● Given data
** BEGIN **
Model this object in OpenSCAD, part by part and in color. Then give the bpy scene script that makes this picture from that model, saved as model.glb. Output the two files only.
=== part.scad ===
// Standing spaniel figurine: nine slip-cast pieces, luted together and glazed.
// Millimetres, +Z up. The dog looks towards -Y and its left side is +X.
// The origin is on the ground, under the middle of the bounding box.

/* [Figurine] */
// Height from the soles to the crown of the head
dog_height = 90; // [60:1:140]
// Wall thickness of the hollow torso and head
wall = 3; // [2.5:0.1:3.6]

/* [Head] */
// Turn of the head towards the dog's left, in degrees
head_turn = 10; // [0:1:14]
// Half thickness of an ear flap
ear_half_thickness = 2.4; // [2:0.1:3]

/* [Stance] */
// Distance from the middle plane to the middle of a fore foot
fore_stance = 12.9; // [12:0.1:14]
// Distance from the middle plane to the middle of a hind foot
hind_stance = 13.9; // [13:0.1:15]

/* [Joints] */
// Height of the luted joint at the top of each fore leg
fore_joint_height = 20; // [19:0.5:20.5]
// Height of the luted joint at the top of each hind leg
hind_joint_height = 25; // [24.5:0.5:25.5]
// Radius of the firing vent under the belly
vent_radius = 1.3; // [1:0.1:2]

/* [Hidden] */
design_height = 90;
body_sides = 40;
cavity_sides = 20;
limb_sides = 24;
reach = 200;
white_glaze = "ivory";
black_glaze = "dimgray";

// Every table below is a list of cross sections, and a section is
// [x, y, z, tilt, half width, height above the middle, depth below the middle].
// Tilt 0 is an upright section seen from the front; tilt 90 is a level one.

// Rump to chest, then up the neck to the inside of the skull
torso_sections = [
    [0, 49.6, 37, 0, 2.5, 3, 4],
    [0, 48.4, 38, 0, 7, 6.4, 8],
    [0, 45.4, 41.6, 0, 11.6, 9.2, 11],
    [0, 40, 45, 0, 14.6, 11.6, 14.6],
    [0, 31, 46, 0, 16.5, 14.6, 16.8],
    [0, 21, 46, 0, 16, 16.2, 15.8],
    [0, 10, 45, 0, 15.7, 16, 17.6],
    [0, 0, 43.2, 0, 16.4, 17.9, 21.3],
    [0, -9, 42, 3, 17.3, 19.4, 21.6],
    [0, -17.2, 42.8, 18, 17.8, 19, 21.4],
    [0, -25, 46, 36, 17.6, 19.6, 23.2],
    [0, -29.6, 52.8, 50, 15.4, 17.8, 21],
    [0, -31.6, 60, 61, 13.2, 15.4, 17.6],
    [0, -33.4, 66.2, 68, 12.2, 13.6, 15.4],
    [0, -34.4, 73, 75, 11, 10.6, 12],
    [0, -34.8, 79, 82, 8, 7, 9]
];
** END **
● Your objective
Extract every line above that contains the word "part".

● Completed task
Model this object in OpenSCAD, part by part and in color. Then give the bpy scene script that makes this picture from that model, saved as model.glb. Output the two files only.
=== part.scad ===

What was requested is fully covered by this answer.